Doctor Diggle's Dictionary (1)

With great panache, the Classics Faculty in the University of Cambridge has announced the publication of a new Lexicon of Classical Greek. Slightly curiously, the interconnected main arguments it has put forward for this step are that (1) if you look up in this new Cambridge Greek Lexicon terms with sexual or excremental references, you will find yourself reading English words such as 'shit' or 'fuck', rather than genteel circumlocutions; and (2) the lexicon which it is designed to replace is 'Victorian'. 

Henceforth in this post, I shall follow my usual nervous, 'asteriscal', custom of writing s**t and f**k. But, given the bravura with which Dr Diggle has splashed his own lexicographical preferences around the commentariate, I make no apology for having, at the beginning of my comments, followed his very decisive example of fully frontal vulgarity.

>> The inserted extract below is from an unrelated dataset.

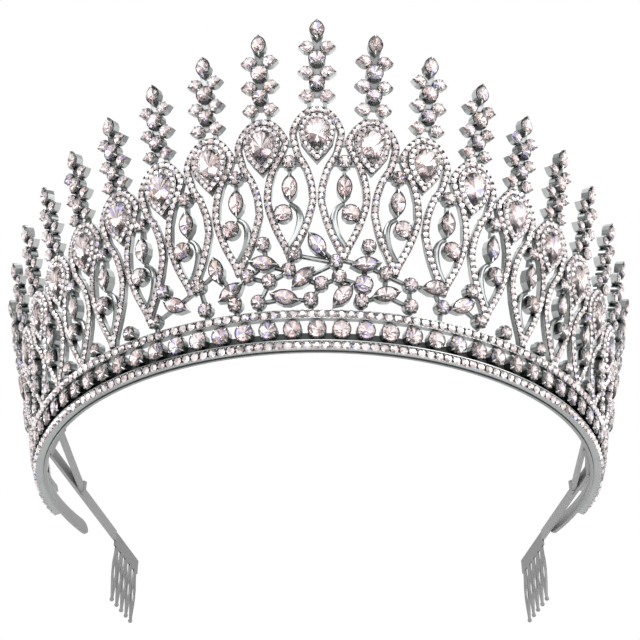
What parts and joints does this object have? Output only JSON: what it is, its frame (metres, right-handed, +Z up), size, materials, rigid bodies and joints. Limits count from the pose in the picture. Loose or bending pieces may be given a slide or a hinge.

Dr James Diggle is a very distinguished Cambridge Classicist. He was, perhaps, at the top of his game in the 1980s, when he produced a three volume edition of the plays of Euripides for the Oxford Classical Texts series. It is a fine piece of work. Some of the problems encountered in editing Greek plays are like those which crop up in dealing with Shakeseare ... involving matters such as variant editions resulting from mss which respond to stage performances or rehearsals. But what the woman or man in the street will at once notice is that the Diggle Euripides employs the 'lunate sigma'.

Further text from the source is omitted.